Despite their greater freedom from the competition for massive mainstream audiences – perhaps because of their need to compete for the primary audience of teens and young adults – commercial films are no more welcoming to gay characters than television. In fact, as Vito Russo shows in the revised edition of his 1981 study, The Celluloid Closet (1987), recent films are awash with gay villains and victims once more:

The use of the word faggot has become almost mandatory.

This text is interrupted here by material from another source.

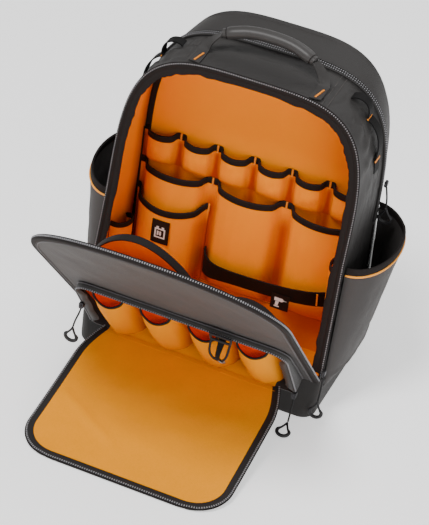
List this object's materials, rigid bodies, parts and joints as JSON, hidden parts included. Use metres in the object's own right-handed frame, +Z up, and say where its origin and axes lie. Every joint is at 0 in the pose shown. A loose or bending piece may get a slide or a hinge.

Outright slurs that would never be tolerated in reference to any other group of people are commonly used onscreen against homosexuals Anti-gay dialogue is most often given to the very characters with whom the audience is supposed to identify.14

Films offer their makers a degree of license which isn't available to television producers – an opportunity to use language and depictions of sexuality that go far beyond the limits imposed on television – but as far as gay people are concerned, this mostly serves as a hunting license.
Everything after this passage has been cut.